[Exercise input]
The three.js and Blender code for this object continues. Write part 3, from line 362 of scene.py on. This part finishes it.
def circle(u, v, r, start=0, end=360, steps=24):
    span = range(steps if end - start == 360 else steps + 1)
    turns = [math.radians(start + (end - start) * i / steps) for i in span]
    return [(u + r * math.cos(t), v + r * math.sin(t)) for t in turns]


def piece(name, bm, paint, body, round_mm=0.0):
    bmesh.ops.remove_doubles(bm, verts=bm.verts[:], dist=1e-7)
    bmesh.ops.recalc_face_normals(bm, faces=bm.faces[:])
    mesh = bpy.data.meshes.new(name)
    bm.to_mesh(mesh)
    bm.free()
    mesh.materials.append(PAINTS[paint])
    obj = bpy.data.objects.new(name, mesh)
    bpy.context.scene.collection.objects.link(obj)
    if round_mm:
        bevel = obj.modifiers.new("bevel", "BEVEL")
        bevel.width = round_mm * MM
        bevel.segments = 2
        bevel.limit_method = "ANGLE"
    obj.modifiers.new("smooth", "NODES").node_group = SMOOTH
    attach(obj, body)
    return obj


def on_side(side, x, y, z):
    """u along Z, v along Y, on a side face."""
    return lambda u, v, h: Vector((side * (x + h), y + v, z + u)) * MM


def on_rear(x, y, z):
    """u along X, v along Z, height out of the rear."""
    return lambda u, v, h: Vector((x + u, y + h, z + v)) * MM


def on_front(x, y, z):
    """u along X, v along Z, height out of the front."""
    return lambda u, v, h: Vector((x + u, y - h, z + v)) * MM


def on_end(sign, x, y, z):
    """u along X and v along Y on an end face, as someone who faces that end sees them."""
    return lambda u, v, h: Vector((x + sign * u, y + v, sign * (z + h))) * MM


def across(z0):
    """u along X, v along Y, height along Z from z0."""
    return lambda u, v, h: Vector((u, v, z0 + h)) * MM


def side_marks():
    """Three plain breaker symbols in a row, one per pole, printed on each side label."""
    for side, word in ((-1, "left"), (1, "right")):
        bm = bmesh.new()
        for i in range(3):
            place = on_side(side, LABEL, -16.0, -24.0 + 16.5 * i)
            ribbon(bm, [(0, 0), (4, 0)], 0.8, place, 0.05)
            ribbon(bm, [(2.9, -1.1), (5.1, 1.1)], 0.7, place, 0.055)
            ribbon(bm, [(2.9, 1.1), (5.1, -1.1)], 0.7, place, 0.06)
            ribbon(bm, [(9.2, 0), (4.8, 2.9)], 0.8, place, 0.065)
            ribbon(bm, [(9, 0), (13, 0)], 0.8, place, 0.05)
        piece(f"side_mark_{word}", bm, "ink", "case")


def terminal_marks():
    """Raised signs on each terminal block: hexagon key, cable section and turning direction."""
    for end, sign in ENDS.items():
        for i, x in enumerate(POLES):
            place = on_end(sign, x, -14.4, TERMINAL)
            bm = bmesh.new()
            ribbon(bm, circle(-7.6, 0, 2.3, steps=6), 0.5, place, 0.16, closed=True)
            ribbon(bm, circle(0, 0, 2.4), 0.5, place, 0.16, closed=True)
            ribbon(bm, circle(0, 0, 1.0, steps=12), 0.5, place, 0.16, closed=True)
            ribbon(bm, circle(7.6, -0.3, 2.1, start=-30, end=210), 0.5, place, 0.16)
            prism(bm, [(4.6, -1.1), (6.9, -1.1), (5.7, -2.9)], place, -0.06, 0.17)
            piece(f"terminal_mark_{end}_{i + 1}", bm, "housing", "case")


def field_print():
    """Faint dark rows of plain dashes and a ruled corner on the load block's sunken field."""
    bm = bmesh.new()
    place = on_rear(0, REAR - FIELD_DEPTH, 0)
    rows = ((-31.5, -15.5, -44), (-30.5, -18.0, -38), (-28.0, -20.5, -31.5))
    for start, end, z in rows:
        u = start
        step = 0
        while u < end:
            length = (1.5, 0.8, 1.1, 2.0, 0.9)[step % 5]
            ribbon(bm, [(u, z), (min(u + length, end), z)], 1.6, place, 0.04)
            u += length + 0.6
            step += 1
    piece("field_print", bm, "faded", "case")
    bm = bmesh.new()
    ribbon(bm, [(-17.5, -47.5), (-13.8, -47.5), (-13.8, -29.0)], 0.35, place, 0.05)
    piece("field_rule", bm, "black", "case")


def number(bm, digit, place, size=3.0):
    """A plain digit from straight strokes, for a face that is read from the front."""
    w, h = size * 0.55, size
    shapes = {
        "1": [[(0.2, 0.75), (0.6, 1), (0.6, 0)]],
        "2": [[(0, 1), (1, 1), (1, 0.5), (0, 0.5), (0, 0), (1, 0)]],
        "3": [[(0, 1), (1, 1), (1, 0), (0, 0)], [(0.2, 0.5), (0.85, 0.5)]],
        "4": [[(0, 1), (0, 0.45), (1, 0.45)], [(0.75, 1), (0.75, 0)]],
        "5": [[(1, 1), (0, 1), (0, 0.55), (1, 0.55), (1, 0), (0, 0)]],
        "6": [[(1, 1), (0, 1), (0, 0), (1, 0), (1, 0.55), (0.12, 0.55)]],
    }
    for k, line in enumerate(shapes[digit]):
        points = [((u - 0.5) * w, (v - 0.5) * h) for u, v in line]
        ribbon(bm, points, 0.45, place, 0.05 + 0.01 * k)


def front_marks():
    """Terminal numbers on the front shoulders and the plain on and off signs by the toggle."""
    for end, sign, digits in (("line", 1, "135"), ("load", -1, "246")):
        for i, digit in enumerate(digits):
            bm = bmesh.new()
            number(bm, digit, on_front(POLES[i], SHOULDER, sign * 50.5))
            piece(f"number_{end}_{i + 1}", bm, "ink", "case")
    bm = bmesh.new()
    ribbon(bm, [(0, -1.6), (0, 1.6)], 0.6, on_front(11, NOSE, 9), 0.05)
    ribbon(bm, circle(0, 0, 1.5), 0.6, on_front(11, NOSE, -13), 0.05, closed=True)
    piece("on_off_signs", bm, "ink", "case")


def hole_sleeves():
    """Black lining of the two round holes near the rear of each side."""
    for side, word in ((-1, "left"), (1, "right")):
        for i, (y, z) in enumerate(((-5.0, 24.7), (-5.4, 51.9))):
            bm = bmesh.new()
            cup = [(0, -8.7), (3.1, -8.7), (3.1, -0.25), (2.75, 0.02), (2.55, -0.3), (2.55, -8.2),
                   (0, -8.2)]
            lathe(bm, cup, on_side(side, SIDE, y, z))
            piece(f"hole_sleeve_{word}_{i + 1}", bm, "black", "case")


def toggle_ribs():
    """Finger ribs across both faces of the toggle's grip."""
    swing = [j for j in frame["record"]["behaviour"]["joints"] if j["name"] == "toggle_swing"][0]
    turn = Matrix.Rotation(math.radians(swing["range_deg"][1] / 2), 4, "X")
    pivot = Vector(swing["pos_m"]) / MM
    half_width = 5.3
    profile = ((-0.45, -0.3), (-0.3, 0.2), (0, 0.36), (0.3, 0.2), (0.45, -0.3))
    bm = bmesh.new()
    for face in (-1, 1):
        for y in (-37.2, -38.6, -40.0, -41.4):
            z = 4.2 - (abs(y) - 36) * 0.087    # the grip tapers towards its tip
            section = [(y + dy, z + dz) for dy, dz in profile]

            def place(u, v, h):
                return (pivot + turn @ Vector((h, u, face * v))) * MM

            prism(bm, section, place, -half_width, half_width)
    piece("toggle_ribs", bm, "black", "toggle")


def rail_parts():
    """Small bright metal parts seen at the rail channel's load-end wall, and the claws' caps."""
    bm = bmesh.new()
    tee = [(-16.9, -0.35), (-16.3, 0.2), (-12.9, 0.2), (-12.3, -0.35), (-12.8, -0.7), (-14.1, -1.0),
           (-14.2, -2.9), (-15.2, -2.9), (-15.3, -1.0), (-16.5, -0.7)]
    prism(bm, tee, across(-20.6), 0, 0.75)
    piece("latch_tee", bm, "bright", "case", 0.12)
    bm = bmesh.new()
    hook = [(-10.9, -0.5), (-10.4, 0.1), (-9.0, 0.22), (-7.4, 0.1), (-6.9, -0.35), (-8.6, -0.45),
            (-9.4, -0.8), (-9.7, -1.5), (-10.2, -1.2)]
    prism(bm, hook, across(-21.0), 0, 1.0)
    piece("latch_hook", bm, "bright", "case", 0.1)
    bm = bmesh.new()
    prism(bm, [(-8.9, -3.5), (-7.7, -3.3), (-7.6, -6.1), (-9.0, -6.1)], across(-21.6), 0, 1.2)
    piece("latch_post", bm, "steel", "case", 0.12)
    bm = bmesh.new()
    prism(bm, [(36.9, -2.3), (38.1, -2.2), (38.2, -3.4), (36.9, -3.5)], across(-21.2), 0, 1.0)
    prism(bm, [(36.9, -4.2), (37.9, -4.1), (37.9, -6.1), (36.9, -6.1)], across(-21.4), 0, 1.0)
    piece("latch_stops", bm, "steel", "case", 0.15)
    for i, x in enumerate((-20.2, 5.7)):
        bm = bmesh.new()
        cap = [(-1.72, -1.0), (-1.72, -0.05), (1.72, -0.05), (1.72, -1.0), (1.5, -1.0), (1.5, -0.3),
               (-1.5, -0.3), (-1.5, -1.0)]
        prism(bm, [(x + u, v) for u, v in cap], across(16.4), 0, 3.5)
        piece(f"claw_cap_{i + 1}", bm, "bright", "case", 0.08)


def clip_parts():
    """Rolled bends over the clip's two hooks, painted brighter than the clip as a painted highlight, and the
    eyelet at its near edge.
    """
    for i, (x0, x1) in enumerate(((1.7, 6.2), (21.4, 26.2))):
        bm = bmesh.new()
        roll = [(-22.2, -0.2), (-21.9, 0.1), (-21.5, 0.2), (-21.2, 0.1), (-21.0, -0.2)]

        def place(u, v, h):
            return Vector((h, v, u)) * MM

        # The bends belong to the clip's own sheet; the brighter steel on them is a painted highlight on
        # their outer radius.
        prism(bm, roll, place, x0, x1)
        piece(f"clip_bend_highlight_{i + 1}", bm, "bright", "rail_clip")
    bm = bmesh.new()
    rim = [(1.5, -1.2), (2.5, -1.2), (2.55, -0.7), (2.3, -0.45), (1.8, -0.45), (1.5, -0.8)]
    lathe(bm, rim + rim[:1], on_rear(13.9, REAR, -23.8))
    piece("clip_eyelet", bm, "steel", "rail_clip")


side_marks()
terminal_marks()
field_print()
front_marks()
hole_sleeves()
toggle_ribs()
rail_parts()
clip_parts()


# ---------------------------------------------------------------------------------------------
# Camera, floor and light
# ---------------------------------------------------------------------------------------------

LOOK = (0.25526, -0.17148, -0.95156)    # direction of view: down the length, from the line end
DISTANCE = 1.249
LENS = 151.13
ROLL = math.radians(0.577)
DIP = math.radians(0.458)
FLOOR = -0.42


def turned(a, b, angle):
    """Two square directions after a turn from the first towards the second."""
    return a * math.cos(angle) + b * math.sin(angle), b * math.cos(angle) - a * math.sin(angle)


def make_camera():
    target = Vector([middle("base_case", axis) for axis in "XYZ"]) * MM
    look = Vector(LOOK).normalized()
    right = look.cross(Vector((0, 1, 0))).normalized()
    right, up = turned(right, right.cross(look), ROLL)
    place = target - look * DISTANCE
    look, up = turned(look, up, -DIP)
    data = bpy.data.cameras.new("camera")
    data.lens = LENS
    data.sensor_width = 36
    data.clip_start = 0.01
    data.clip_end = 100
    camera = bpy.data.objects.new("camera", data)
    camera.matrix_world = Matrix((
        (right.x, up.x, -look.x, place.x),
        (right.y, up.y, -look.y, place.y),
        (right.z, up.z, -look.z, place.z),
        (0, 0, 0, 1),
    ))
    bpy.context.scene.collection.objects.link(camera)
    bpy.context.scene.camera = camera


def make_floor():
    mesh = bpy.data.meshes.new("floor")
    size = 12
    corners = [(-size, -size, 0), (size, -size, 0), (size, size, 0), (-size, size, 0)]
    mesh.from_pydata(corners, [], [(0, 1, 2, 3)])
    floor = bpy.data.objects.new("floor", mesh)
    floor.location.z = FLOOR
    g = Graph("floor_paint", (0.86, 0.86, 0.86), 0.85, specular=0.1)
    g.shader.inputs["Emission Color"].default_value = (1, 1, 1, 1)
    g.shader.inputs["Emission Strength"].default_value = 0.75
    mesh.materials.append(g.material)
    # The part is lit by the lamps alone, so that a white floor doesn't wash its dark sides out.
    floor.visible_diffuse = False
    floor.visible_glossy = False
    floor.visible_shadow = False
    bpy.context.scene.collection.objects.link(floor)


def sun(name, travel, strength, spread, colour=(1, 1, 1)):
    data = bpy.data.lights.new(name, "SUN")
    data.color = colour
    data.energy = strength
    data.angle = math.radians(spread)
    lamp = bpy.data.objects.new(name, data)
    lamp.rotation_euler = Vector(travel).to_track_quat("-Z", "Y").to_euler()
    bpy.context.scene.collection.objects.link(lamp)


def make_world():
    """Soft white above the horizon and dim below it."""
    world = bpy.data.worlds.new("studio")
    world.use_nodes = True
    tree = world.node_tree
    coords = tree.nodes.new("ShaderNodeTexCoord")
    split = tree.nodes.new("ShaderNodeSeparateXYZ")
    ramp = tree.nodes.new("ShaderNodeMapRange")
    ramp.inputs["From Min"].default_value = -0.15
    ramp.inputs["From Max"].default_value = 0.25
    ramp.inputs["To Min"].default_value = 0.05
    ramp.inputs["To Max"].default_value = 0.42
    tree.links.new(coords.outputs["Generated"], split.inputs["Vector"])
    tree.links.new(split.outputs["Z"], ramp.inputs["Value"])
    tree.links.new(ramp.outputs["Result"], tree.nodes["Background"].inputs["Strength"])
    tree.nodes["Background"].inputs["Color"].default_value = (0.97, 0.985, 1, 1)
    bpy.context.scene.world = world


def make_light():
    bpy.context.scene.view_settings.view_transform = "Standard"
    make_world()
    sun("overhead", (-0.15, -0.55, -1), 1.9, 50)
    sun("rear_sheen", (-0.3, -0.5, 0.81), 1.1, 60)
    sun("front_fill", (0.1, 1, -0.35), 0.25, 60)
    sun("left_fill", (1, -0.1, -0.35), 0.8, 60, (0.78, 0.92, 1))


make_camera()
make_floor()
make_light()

---

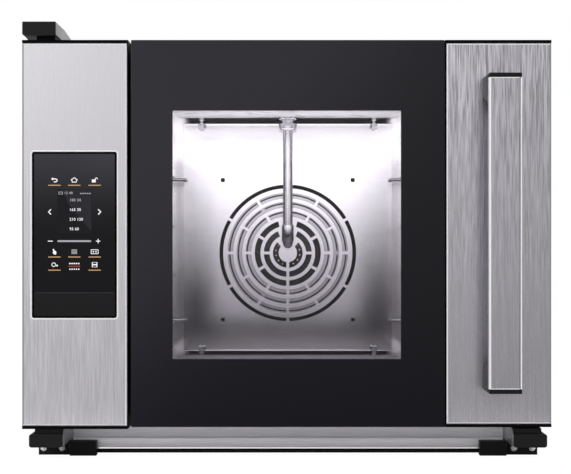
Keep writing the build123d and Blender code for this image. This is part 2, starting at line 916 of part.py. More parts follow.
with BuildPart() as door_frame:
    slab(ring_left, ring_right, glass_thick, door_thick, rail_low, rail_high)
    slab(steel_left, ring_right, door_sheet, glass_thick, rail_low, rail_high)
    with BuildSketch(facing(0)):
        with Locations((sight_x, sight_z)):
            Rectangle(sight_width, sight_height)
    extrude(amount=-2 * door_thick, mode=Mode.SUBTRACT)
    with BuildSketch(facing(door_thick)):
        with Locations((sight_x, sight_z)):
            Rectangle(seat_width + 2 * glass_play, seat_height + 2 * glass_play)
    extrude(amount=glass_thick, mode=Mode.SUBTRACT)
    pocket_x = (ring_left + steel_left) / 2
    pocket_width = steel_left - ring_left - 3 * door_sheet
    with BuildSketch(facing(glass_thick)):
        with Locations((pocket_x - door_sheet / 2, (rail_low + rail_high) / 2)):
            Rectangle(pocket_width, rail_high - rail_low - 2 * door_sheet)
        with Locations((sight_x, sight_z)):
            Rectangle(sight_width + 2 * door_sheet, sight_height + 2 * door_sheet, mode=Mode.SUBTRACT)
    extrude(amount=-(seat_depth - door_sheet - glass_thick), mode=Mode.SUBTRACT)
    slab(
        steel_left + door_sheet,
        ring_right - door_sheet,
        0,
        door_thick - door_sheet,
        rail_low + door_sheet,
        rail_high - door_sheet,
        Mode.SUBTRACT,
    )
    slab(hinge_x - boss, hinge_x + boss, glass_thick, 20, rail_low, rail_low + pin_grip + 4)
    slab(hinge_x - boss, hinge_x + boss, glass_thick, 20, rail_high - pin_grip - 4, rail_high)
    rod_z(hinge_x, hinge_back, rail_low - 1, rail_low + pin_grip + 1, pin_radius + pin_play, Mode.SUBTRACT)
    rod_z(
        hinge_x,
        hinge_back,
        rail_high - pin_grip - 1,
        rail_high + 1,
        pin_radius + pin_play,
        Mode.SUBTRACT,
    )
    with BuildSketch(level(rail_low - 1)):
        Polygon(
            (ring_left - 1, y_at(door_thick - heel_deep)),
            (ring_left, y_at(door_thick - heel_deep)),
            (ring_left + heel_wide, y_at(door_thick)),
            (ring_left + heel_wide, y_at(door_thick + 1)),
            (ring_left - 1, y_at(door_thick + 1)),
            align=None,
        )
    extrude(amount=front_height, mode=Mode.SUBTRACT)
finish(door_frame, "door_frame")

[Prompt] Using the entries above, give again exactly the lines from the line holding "The three.js and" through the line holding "return [(u +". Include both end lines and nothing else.

[Result of this task]
The three.js and Blender code for this object continues. Write part 3, from line 362 of scene.py on. This part finishes it.
def circle(u, v, r, start=0, end=360, steps=24):
    span = range(steps if end - start == 360 else steps + 1)
    turns = [math.radians(start + (end - start) * i / steps) for i in span]
    return [(u + r * math.cos(t), v + r * math.sin(t)) for t in turns]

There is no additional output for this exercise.